Jones wants people to understand that it doesn’t have to be a complete disaster, not if we listen to her and her experts. Through her namesake Dr. Lucy Jones Center for ­Science and Society, she tries to ­persuade officials and community organizers to prepare for the worst. Her fixes range from the simple, such as attaching furniture to walls, to the complex, including retrofitting homes with wall braces, bolting office buildings to their foundations, and even installing shock absorbers, called base isolators, that will keep a structure from shaking too much.

Such adaptations can be expensive but will add up to more-resilient communities. “We have to accept that it’s going to cost some money for a common good,” Jones says.

Jones is not new to this line of work. For 30 years, she toiled as an LA-​­based seismolo­gist with the United States Geological Survey. There, she served as a calming voice to her fellow Angelenos. Each time the city quaked, TV crews showed up at her office to have her explain what had happened. Strangers stopped her at the grocery store with questions. An AC repairman sent to her office was elated to meet her. “What makes her different from other technocrats is she can understand what people outside her discipline are telling her very quickly, and she can extract the stuff that you really need to know,” says Keith Porter, a civil engineering professor at the University of Colorado at Boulder. “I can’t think of five people who have the ability to distill information the way she does. She’s up there with Stephen Jay Gould and Neil ­deGrasse Tyson.”

city destroyed by earthquakes
We are in this together. Kyle Hilton

Jones developed the skill of ­helping different communities understand each other early in her career. She was one of the first ­geo­lo­gists allowed into China during the 1970s to study the ­dynamics of temblors there. Later, she began advising groups like the Federal Emergency Management Agency and municipal authorities in California on earthquake preparation. That requires navigating what in her mind is a demilitarized zone between politics and science. She must shuttle facts to politicians, avoiding her own opinions in order to help ­others shape policy. “You have to get right up to the edge to help,” she says. “As a citizen, I look at the information, and I know what I want my elected officials to do. But I’m not elected to do that.”

In 2008, after city and emergency planners told her they needed help convincing people of the danger underfoot, she released the Great Southern California ShakeOut report. Drawing on computer models and the expertise of more than 300 ­scientists in engineering, seismology, public health, and economics, the 300-page account simulated the effects of a magnitude 7.8 quake. Using animations, diagrams, and graphs, it depicted a Hollywood-worthy scenario: Buildings fall, highways buckle, gas lines erupt, power lines tumble, 1,600 fires burn, 1,800 people die, and 50,000 more are injured.

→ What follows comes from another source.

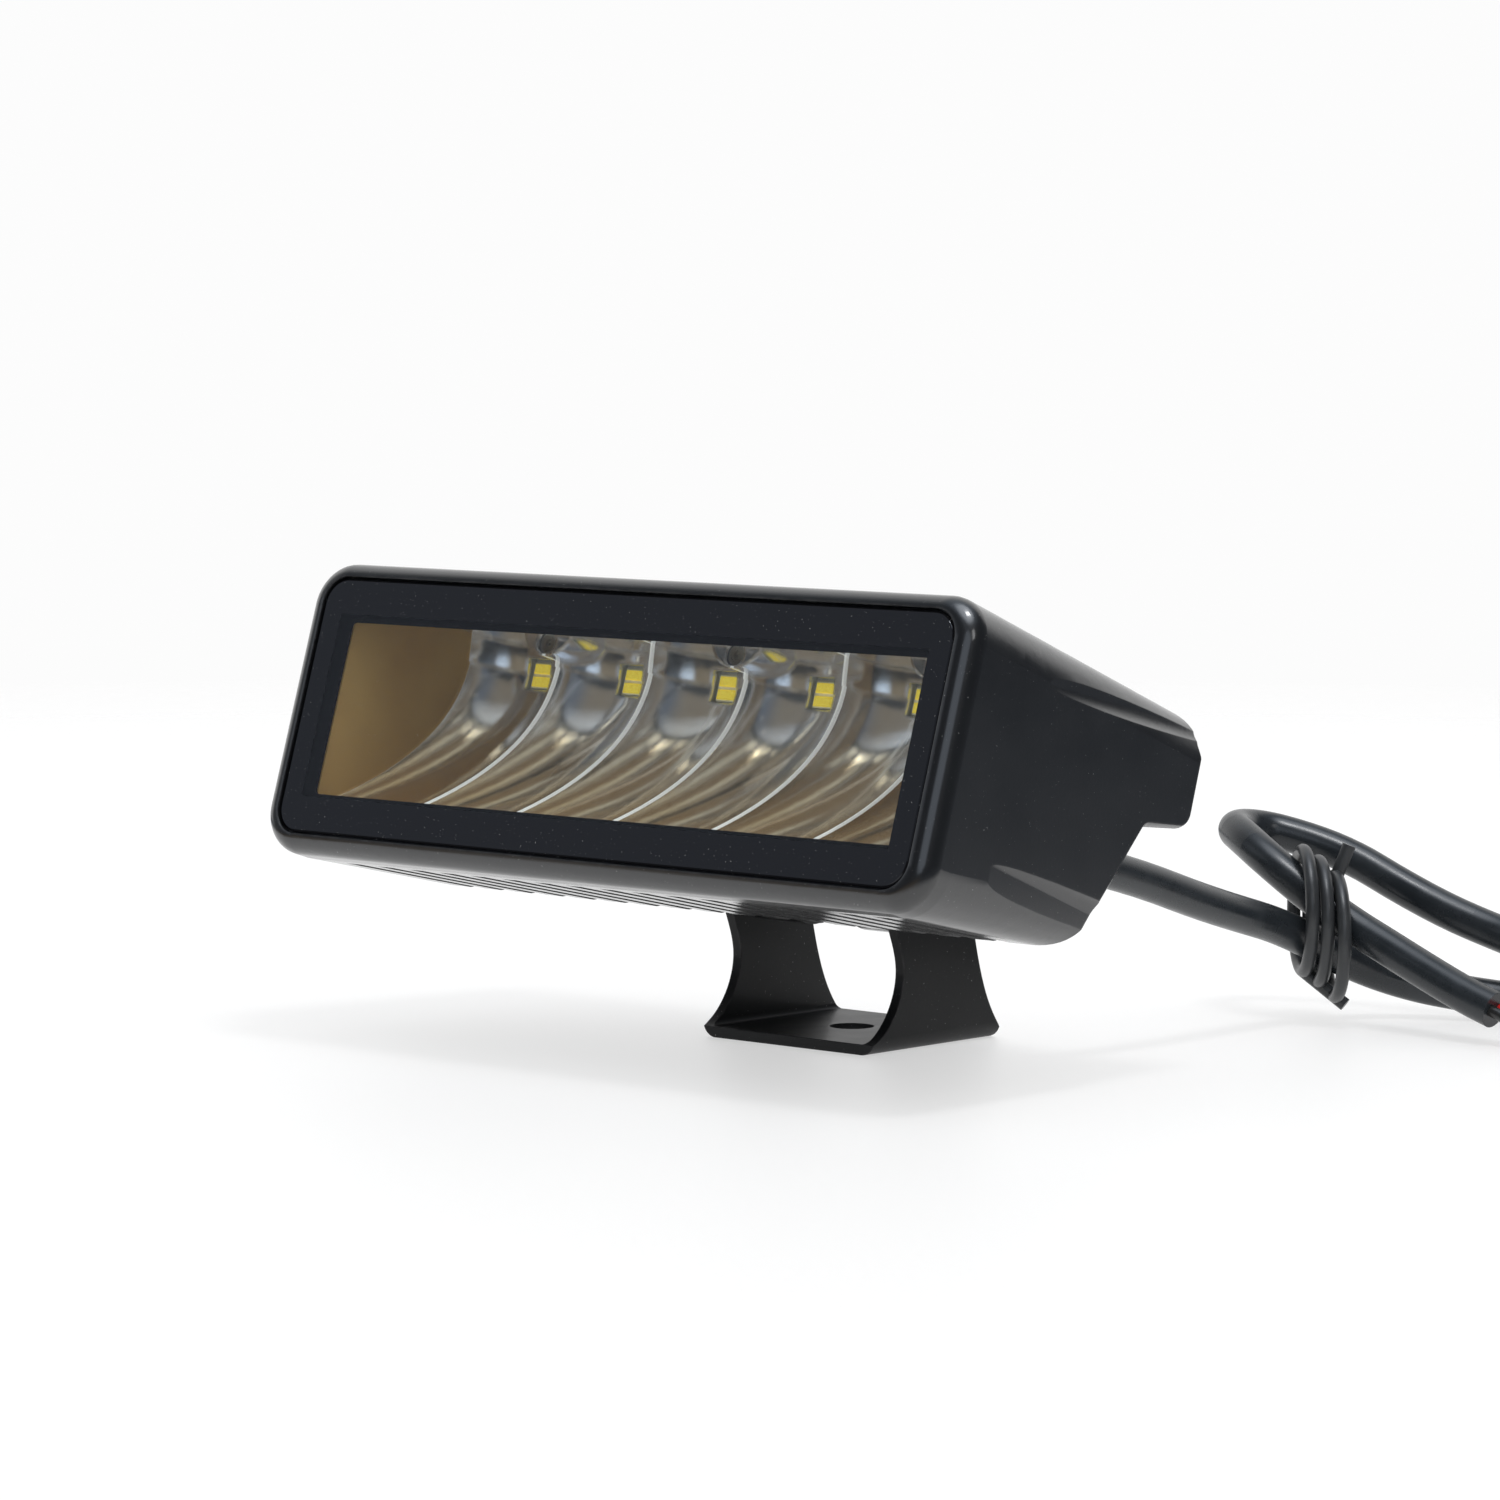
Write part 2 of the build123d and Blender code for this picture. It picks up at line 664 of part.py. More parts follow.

The vivid account galvanized the public and convinced 5.5 million people in Southern Cali­fornia to take part in a massive earthquake practice run. Her drills taught people to drop, cover, and hold on. (Last year, 18 million people around the world participated.) In her last years at the USGS (she retired in 2016), Jones worked with the LA mayor’s office as it spearheaded landmark legislation requiring ­owners of vulnerable wood and concrete buildings to retrofit them so the people inside would be able to make it out of a seismic shake alive. More than a dozen other California cities have done the same or are trying to.

But escaping a building with your life, says Jones, is not enough. If our homes and offices stand, but we can’t go back in because of dangerous cracks, where do you live and how do you work? It’s a situation that could devastate lives as well as LA’s economy. “Why is that ­acceptable?” Jones asks, incredulous.

So, in 2018, testifying at the State ­Capitol, Jones successfully encouraged California lawmakers to pass legislation that would lay out strict standards for the habitability of all new construction. A state-appointed committee would draft the requirements. The group would have until 2022 to figure out a number of key factors: What level of damage is acceptable for a building to remain functional after a quake? And should such standards be mandatory or voluntary?

Related: New Zealand earthquake lifts a bizarre sea wall up to land

Jones has since busied herself promoting The Big Ones, a book she published this year about the lessons of past disasters, from Pompeii’s volcanic eruptions to Hurricane Katrina’s wind and rain. As she travels from LA to places such as the U.K. and New Zealand—­advising communities on how to get ready for hurricanes, tsunamis, floods, and earthquakes—Jones is determined to change one piece of ­infrastructure that requires no political ­action: ­human networks.

“Traditional preparedness messaging tends to be very isolating,” Jones says. “It says: ‘You’re going to be on your own; nobody’s going to be there to help you. You need to take care of your family.’” There’s an implicit message that your neighbor might become your enemy. Jones says just the opposite is true, and you should start planning with others. “You have networks with parents at your child’s school,” she says. “There are faith communities and social organizations. There’s your network. They’re a forgotten target on getting ready for an earthquake.”

In other words, we’re all in this together, which is why making sure schools, churches, city halls, and homes are strong is so vitally important now, while we still have time.